From: Arnaldo Carvalho de Melo <acme@kernel.org>
To: Namhyung Kim <namhyung@kernel.org>
Cc: Ian Rogers <irogers@google.com>,
Kan Liang <kan.liang@linux.intel.com>,
Jiri Olsa <jolsa@kernel.org>,
Adrian Hunter <adrian.hunter@intel.com>,
Peter Zijlstra <peterz@infradead.org>,
Ingo Molnar <mingo@kernel.org>,
LKML <linux-kernel@vger.kernel.org>,
linux-perf-users@vger.kernel.org
Subject: Re: [PATCH 4/6] perf annotate-data: Check memory access with two registers
Date: Thu, 2 May 2024 11:05:04 -0300 [thread overview]

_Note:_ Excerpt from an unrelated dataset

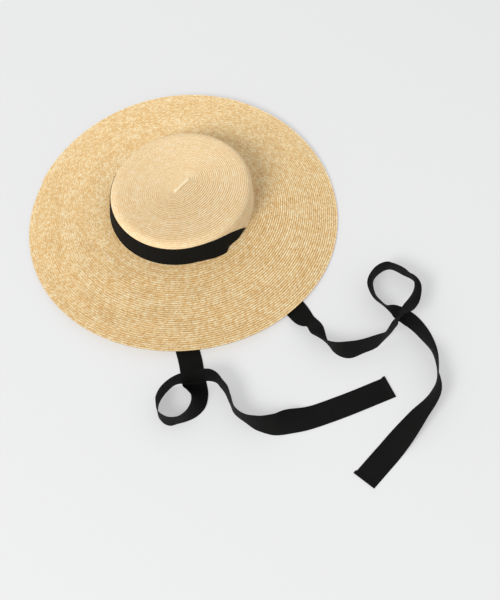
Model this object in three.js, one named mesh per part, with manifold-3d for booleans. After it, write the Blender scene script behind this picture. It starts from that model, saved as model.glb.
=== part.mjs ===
// A sun hat of sewn straw braid with a black ribbon round the front of its crown.
// Millimetres, +Z up, the hat resting crown up on z = 0. +Y is the back, +X the wearer's left.
import * as THREE from "three";
import Module from "manifold-3d";

const wasm = await Module();
wasm.setup();

// Driving dimensions
const crownHalfX = 90.2; // outside of the crown where it meets the brim
const crownHalfY = 97.5;
const ridgeHalf = 14.1; // the crown's oval narrows to a straight ridge this long each way
const strawThick = 2;
const brimRun = 112.3; // from the crown's foot out to the brim's edge, in plan
const crownFoot = 40.2; // height of the brim's top face where the crown stands
const edgeRise = 11.6; // how far the brim's high edges stand above its low ones
const edgeRest = 0.6; // how much of that is taken off, so the low edges rest flat
const lowTurn = 38.1; // turn of the line through the two low edges, degrees
const ribbonWide = 30;
const ribbonThick = 1;
const bandGap = 0.45;
const slitWide = 3;
const slitStart = { arc: 77.4, out: 6 }; // degrees from the front, and out from the crown's foot
const slitEnd = { arc: 105.5, out: 1.9 };
const slitSpare = 1.2; // degrees the slit runs past the ribbon at each end
const tieSteps = 200;
const crownSides = 64;
const brimSides = 72;
const bandStep = 5; // degrees, the widest step along the band

// The crown's outside, from its foot up over the shoulder to the middle of the top
const crownProfile = [
  { inward: 0, up: 0.3 },
  { inward: 1.3, up: 14 },
  { inward: 2.6, up: 27 },
  { inward: 3.3, up: 31 },
  { inward: 5.2, up: 34.3 },
  { inward: 8.6, up: 36.9 },
  { inward: 13, up: 38.2 },
  { inward: 20, up: 38.7 },
  { inward: 45, up: 39.4 },
  { inward: 90.2, up: 39.8 },
];

// Distances out from the crown's foot at which the brim is drawn, the last two being its foot
const brimOuts = [-2, 0, 3, 8, 20, 40, 60, 80, 100, 110, 112.3];

// The band from the front round to the slit: top edge above the foot, lower edge's distance off
// the wall, and the lower edge above the brim
const bandRows = [
  { arc: 0, topUp: 30.8, lowOff: 0, lowUp: 0.4 },
  { arc: 56, topUp: 30.8, lowOff: 0, lowUp: 0.4 },
  { arc: 63, topUp: 30.5, lowOff: 0.6, lowUp: 0.4 },
  { arc: 69, topUp: 29.3, lowOff: 2.2, lowUp: 0.4 },
  { arc: 73.5, topUp: 28, lowOff: 4.2, lowUp: 0.3 },
  { arc: 76.8, topUp: 27, lowOff: 5.05, lowUp: 0.3 },
  { arc: 77.4, topUp: 26.8, lowOff: 5.05, lowUp: -1 },
  { arc: 84, topUp: 24, lowOff: 4.09, lowUp: -1 },
  { arc: 88, topUp: 21.4, lowOff: 3.51, lowUp: -1 },
  { arc: 91, topUp: 18.6, lowOff: 3.07, lowUp: -1 },
  { arc: 94, topUp: 15.2, lowOff: 2.63, lowUp: -1 },
  { arc: 98, topUp: 10.2, lowOff: 2.04, lowUp: -1 },
  { arc: 101, topUp: 5.8, lowOff: 1.61, lowUp: -1 },
  { arc: 103, topUp: 2.6, lowOff: 1.32, lowUp: -1 },
  { arc: 104.5, topUp: 0.4, lowOff: 1.1, lowUp: -1 },
];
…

Message-ID: <ZjOdkHraWXZIuSy_@x1> (raw)
In-Reply-To: <20240502060011.1838090-5-namhyung@kernel.org>
On Wed, May 01, 2024 at 11:00:09PM -0700, Namhyung Kim wrote:
> The following instruction pattern is used to access a global variable.
>
> mov $0x231c0, %rax
> movsql %edi, %rcx
> mov -0x7dc94ae0(,%rcx,8), %rcx
> cmpl $0x0, 0xa60(%rcx,%rax,1) <<<--- here
>
> The first instruction set the address of the per-cpu variable (here, it
> is 'runqueus' of struct rq). The second instruction seems like a cpu
You mean 'runqueues', i.e. this one:
kernel/sched/core.c
DEFINE_PER_CPU_SHARED_ALIGNED(struct rq, runqueues);
?
But that 0xa60 would be in an alignment hole, at least in:
$ pahole --hex rq | egrep 0xa40 -A12
struct mm_struct * prev_mm; /* 0xa40 0x8 */
unsigned int clock_update_flags; /* 0xa48 0x4 */
/* XXX 4 bytes hole, try to pack */
u64 clock; /* 0xa50 0x8 */
/* XXX 40 bytes hole, try to pack */
/* --- cacheline 42 boundary (2688 bytes) --- */
u64 clock_task __attribute__((__aligned__(64))); /* 0xa80 0x8 */
u64 clock_pelt; /* 0xa88 0x8 */
long unsigned int lost_idle_time; /* 0xa90 0x8 */
$ uname -a
Linux toolbox 6.7.11-200.fc39.x86_64 #1 SMP PREEMPT_DYNAMIC Wed Mar 27 16:50:39 UTC 2024 x86_64 GNU/Linux
$
The paragraph then reads:
----
The first instruction set the address of the per-cpu variable (here, it
is 'runqueues' of type 'struct rq'). The second instruction seems like
a cpu number of the per-cpu base. The third instruction get the base
offset of per-cpu area for that cpu. The last instruction compares the
value of the per-cpu variable at the offset of 0xa60.
----
Ok?
> number of the per-cpu base. The third instruction get the base offset
> of per-cpu area for that cpu. The last instruction compares the value
> of the per-cpu variable at the offset of 0xa60.
>
> Signed-off-by: Namhyung Kim <namhyung@kernel.org>
> ---
> tools/perf/util/annotate-data.c | 44 +++++++++++++++++++++++++++++----
> 1 file changed, 39 insertions(+), 5 deletions(-)
>
> diff --git a/tools/perf/util/annotate-data.c b/tools/perf/util/annotate-data.c
> index f1e52a531563..245e3ef3e2ff 100644
> --- a/tools/perf/util/annotate-data.c
> +++ b/tools/perf/util/annotate-data.c
> @@ -1031,22 +1031,37 @@ static void update_insn_state_x86(struct type_state *state,
> else if (has_reg_type(state, sreg) &&
> state->regs[sreg].kind == TSR_KIND_PERCPU_BASE) {
> u64 ip = dloc->ms->sym->start + dl->al.offset;
> + u64 var_addr = src->offset;
> int offset;
>
> + if (src->multi_regs) {
> + int reg2 = (sreg == src->reg1) ? src->reg2 : src->reg1;
> +
> + if (has_reg_type(state, reg2) && state->regs[reg2].ok &&
> + state->regs[reg2].kind == TSR_KIND_CONST)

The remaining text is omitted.